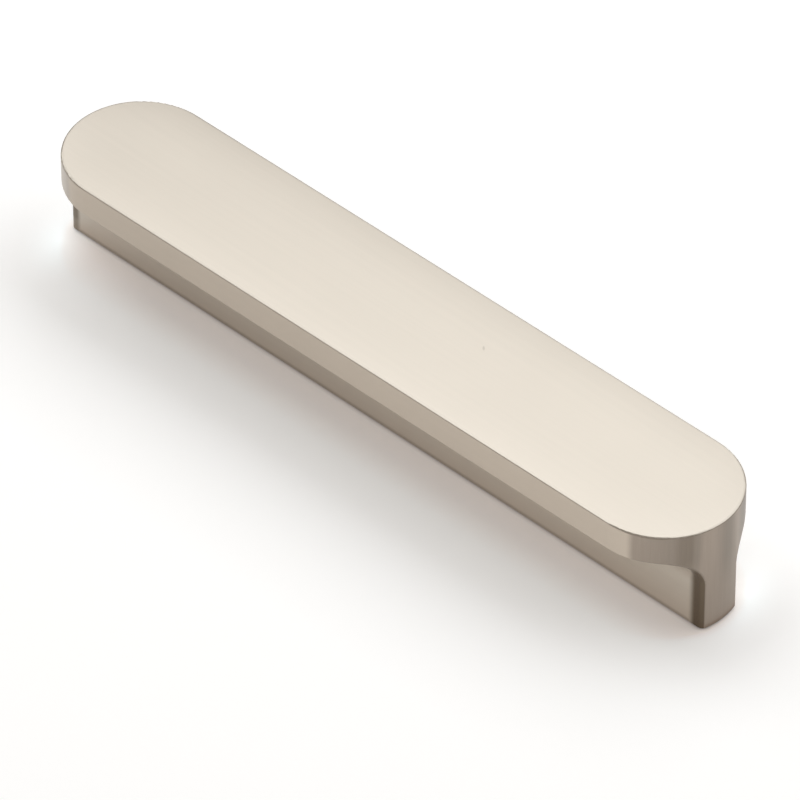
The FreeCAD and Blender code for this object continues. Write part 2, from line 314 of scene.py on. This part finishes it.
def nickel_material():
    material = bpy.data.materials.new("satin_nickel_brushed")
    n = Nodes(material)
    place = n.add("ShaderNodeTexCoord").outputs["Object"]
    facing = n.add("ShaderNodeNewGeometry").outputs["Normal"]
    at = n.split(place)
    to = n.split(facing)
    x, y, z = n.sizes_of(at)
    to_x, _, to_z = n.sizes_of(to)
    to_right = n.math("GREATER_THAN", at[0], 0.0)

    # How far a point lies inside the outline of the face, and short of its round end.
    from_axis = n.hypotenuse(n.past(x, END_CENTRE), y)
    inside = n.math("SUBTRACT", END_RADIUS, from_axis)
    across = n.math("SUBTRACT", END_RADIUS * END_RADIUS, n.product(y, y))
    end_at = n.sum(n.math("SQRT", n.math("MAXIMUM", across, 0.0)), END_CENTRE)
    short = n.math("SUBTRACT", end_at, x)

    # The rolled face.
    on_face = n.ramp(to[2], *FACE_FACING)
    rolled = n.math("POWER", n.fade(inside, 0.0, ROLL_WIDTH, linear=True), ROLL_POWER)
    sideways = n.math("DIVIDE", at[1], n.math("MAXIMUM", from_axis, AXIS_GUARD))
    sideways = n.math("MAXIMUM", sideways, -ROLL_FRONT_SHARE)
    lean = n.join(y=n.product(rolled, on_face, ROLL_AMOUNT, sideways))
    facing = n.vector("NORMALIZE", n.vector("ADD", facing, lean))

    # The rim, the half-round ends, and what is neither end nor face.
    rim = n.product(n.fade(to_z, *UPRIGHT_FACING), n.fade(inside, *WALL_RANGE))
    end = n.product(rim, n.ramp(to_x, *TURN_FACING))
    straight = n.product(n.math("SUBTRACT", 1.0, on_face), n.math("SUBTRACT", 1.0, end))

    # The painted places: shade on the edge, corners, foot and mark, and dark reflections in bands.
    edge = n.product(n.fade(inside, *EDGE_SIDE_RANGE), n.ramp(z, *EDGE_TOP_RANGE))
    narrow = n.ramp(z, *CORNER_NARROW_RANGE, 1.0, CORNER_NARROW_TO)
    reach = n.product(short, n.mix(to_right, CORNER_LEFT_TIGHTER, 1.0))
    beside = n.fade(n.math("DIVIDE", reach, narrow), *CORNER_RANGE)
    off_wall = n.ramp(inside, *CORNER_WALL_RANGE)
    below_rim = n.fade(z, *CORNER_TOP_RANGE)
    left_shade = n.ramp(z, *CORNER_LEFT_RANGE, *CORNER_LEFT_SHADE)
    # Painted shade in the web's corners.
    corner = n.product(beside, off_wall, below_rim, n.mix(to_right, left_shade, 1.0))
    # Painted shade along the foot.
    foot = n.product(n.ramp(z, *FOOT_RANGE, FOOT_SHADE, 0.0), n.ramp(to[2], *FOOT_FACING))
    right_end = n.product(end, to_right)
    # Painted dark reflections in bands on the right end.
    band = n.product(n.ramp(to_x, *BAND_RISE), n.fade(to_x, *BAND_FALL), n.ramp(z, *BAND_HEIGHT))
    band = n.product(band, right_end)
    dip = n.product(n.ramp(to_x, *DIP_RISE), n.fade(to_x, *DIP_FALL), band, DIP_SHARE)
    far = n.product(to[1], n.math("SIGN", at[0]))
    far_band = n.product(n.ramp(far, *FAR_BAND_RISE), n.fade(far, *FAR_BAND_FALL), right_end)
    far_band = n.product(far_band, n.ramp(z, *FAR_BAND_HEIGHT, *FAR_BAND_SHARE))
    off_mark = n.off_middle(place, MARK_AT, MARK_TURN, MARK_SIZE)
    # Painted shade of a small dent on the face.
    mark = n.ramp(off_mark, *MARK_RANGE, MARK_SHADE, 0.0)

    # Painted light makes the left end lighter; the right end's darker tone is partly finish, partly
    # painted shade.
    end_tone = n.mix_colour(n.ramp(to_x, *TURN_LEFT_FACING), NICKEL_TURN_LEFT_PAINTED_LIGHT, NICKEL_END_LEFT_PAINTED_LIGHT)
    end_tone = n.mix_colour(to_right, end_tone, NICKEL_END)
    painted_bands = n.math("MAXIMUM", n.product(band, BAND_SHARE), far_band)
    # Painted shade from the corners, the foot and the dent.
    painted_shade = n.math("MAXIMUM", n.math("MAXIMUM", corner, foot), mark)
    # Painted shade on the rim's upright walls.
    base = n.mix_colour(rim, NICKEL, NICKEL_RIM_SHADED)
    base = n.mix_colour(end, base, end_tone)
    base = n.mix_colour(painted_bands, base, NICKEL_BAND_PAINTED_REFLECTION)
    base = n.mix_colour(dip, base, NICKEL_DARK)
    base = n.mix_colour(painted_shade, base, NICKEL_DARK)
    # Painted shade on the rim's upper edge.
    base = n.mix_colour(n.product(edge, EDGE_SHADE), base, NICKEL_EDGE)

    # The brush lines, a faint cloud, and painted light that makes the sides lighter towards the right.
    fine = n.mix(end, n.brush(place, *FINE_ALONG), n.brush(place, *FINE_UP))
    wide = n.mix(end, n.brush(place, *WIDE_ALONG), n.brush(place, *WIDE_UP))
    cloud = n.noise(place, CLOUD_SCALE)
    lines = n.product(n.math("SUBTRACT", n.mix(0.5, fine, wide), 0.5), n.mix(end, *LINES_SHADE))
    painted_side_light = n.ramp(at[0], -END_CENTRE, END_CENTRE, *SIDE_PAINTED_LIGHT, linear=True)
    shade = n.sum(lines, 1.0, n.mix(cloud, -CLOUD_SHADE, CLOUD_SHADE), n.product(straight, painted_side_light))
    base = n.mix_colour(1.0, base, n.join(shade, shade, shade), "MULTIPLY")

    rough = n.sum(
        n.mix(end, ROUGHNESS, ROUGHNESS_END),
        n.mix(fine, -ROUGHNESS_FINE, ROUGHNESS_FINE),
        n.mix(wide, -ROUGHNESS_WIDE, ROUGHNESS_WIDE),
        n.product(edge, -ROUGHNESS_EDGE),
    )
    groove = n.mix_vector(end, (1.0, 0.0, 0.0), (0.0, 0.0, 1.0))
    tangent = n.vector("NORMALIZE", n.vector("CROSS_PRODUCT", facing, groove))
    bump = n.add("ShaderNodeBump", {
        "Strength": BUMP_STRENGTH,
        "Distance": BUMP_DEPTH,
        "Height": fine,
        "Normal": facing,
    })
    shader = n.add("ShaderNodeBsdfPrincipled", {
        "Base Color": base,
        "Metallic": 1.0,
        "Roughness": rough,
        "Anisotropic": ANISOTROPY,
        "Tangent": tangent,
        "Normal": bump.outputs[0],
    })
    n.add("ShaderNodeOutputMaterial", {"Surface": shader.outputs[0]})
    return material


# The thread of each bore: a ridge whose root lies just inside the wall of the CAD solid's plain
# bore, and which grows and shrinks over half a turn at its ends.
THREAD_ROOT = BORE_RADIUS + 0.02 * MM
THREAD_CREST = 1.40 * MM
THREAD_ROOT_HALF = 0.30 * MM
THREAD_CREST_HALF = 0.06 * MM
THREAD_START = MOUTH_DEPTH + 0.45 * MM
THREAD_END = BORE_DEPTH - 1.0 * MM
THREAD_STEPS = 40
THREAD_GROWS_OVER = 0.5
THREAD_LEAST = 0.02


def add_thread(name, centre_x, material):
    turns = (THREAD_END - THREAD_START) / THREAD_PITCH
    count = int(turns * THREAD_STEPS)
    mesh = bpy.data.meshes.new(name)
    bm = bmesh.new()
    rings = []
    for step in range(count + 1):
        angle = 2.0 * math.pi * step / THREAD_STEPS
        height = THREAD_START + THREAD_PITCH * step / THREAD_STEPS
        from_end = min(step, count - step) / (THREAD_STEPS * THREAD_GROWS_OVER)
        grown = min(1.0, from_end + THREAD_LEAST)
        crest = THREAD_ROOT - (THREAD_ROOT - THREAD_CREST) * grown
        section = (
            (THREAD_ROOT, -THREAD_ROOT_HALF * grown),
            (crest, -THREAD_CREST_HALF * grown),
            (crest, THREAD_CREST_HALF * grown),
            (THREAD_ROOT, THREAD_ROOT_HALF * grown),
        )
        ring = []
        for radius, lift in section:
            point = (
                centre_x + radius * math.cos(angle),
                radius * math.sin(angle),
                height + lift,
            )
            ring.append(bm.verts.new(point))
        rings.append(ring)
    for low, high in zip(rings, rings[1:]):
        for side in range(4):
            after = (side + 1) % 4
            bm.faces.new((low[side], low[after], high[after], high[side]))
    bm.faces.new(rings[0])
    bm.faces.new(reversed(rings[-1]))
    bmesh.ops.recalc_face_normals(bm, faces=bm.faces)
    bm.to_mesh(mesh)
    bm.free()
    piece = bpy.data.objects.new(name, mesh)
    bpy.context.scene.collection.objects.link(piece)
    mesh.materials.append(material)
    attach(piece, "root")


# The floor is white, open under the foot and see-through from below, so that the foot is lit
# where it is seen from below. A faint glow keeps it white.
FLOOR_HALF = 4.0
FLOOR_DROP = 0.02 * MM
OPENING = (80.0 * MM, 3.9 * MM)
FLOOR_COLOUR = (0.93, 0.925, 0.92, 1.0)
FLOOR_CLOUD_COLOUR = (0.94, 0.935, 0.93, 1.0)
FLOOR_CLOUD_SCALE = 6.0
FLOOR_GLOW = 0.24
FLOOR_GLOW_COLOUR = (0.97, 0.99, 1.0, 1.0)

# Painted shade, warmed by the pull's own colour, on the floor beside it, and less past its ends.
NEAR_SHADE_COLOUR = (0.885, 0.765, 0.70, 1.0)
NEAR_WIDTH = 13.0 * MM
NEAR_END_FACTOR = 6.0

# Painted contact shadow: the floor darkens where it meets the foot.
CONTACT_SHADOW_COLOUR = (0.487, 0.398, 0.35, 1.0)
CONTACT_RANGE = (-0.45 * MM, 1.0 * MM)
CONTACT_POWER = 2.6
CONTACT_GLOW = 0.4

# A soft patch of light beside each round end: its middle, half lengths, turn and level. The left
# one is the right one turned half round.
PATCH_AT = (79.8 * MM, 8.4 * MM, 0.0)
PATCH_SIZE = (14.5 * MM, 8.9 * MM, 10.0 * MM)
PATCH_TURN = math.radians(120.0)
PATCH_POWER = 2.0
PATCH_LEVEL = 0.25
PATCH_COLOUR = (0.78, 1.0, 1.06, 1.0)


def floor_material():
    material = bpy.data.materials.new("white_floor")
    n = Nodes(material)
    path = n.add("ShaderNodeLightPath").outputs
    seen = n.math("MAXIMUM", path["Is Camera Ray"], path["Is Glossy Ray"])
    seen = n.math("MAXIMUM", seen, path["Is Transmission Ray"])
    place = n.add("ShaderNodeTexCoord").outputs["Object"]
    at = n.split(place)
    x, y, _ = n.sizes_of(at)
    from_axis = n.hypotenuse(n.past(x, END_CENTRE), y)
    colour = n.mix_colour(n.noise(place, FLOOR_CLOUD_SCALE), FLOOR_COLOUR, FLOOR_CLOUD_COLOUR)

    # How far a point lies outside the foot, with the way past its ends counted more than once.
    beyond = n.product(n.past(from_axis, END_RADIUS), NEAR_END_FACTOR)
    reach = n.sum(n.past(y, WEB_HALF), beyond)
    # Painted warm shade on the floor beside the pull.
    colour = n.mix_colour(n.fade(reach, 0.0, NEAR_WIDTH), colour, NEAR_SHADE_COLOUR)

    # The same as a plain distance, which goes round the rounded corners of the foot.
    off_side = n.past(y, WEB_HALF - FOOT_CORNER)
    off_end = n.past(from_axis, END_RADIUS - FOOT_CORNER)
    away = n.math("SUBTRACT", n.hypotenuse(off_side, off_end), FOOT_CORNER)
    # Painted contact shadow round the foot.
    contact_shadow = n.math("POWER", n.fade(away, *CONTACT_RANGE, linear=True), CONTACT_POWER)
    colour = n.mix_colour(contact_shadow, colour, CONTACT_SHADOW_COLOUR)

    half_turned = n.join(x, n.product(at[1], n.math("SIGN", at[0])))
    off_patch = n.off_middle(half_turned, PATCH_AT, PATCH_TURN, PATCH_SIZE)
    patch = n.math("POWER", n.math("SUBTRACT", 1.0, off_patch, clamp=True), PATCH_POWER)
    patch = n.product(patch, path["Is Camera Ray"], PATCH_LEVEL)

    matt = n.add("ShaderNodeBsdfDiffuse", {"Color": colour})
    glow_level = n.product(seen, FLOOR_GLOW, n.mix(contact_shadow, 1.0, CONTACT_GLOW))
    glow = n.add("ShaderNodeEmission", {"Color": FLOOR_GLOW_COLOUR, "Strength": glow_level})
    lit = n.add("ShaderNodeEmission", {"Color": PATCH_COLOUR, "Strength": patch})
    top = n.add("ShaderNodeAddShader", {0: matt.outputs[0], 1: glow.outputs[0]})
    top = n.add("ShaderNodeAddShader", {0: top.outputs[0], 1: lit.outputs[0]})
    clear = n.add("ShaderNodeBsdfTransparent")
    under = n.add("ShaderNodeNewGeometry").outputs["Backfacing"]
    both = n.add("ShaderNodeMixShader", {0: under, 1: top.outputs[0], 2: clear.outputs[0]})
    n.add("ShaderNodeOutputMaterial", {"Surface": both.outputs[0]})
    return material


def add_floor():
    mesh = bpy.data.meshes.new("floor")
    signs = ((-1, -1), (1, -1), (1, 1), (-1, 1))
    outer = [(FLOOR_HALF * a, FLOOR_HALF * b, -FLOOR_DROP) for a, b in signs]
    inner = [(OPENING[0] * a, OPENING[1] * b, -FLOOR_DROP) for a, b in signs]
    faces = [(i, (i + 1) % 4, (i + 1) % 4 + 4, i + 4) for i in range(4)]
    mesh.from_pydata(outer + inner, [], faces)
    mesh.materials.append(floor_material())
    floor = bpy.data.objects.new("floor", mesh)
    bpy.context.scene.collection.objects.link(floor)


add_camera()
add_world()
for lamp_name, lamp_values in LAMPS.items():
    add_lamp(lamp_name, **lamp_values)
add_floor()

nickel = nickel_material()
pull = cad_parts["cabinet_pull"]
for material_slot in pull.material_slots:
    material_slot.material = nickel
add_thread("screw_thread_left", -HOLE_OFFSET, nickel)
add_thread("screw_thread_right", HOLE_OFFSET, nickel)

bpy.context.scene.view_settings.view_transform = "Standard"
_ _ _ _ _ _ _
*Prompt*: Take each line of the material that contains the word "scene" and list it.

*Output*:
The FreeCAD and Blender code for this object continues. Write part 2, from line 314 of scene.py on. This part finishes it.
    bpy.context.scene.collection.objects.link(piece)
    bpy.context.scene.collection.objects.link(floor)
bpy.context.scene.view_settings.view_transform = "Standard"